Without going into many of the details concerning the case, most of which can be gleaned from perusing sensationalistic online sources, I can pretty clearly state that the experience of finding about Bob, being hounded for a bit by the media, interviewed by the police and shunned into silence by the larger community was probably the most traumatic thing that's ever happened to me. And though I would never compare what happened to me, and our circle of related business associates and friends, with what Bob did to his victims, and by extension their families and his own family, it was bad enough.

When one finds out secrets like this about a person, particularly someone with whom one has worked, laughed, eaten, seemingly confided secrets, it's simply crazy making. Everything is up for re-examination, especially your ability to judge character. It doesn't seem to matter that folks like Bob perfect the arts of compartmentalization and lying. It becomes much more difficult to trust anyone after something like this.

In Kansas City, there seems to have been a concerted effort made to not deal with the implications of Berdella's cases, perhaps because the victims were male, adult and sometime hustlers. For many Midwesterners, the victims were doing unsavory things themselves, so, while they might not have deserved what happened to them, they may also have had it coming. Obviously, this kind of attitude does nothing to heal the wounds, nor keep such things from happening again.

It also unfairly isolates the families of the victims who may not be looked on in quite as compassionate a light as the families of Amanda, Michelle and Gina. Very little is actually known about Bob's victims. Only the poorly written, tawdry true crime book, which duplicates virtually every stereotype about gay men that exists, Rites of Burial provides any information on them at all. And for those of us who have been tainted with the brush of association, there is very little voice with which we are permitted to speak.

What this means is that every time media brings the news of new abductions, new victims, even, as in this case, miraculous survivals, the painful recognition of doubt and horror are reopened. Over the years, I've come to some peace with what happened, and with lots of work, even a little forgiveness, even though I don't expect others to necessarily take that tack. There are no easy answers, and those that Bob provided, while probably true from his perspective, make no sense to most of us.

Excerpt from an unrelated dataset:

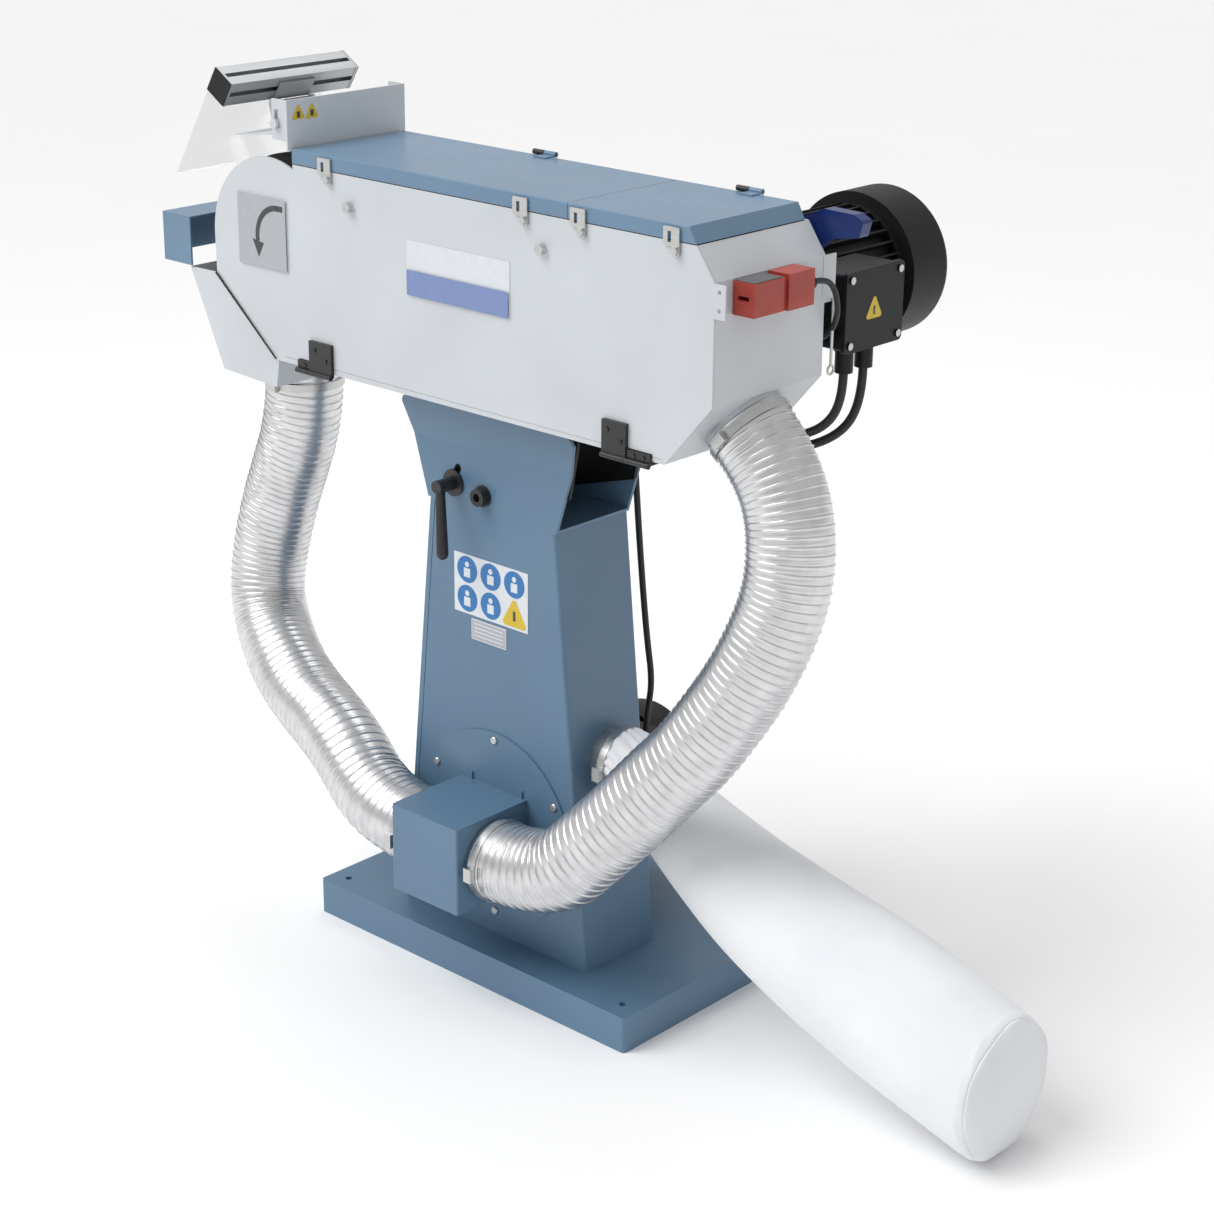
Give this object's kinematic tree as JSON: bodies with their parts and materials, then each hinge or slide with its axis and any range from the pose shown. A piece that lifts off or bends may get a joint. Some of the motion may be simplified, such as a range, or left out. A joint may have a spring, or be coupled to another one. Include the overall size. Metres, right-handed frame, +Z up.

This small bit of peace has come only as a result of squarely facing everything that Berdella was: a ruthless murderer AND a person who genuinely loved his mother; a sexual sadist who ALSO took honest delight in learning the history of trade beads and how to cook; a deeply disturbed compulsive liar who ALSO shared with me what I consider to be true, if occasionally disingenuous conversations, about intimacy in relationships. Based on everything, I believe Bob really did have actual concerns about his relationships that he was entirely unable to actualize, thus, his destructive, sadistic behavior. Both things were true.

It would be easier to see Bob as just a monster who was completely different from most other people, however, that is simply too easy. The kind of obsessive behavior that drove Berdella's compulsions seems to be peculiarly human. While all advanced mammals can be violent, serial abduction, kidnapping, torture and murder require intelligence, advance planning, focus and imagination.

So, it's terrifying, but Berdella and Castro were engaged in uniquely human behavior. And they did these things while in community, which is what makes it all so repugnant and disturbing. Their fears of rejection, of intimacy, their needs for power and control, their rage and defiance of authority and social mores and Bob's internalized homophobia are simply extreme reflections of attitudes and difficulties that many people share. What drives people over the threshold into the commission of such acts, well, now that's the continuing mystery.

It's important to remember that individuals like Berdella and Castro, who contrive logic in such a fashion that it makes sense to them to harm others in order to meet their own needs, create a rupture in the fabric of community life that ripples out to all members. In a sense, Bob murdered himself in my mind as surely as he did any of his victims. He killed the innocence of many, many people who had done business with him, shared his table, purchased treasures from his store. We go on, because we have to, but life has never been the same.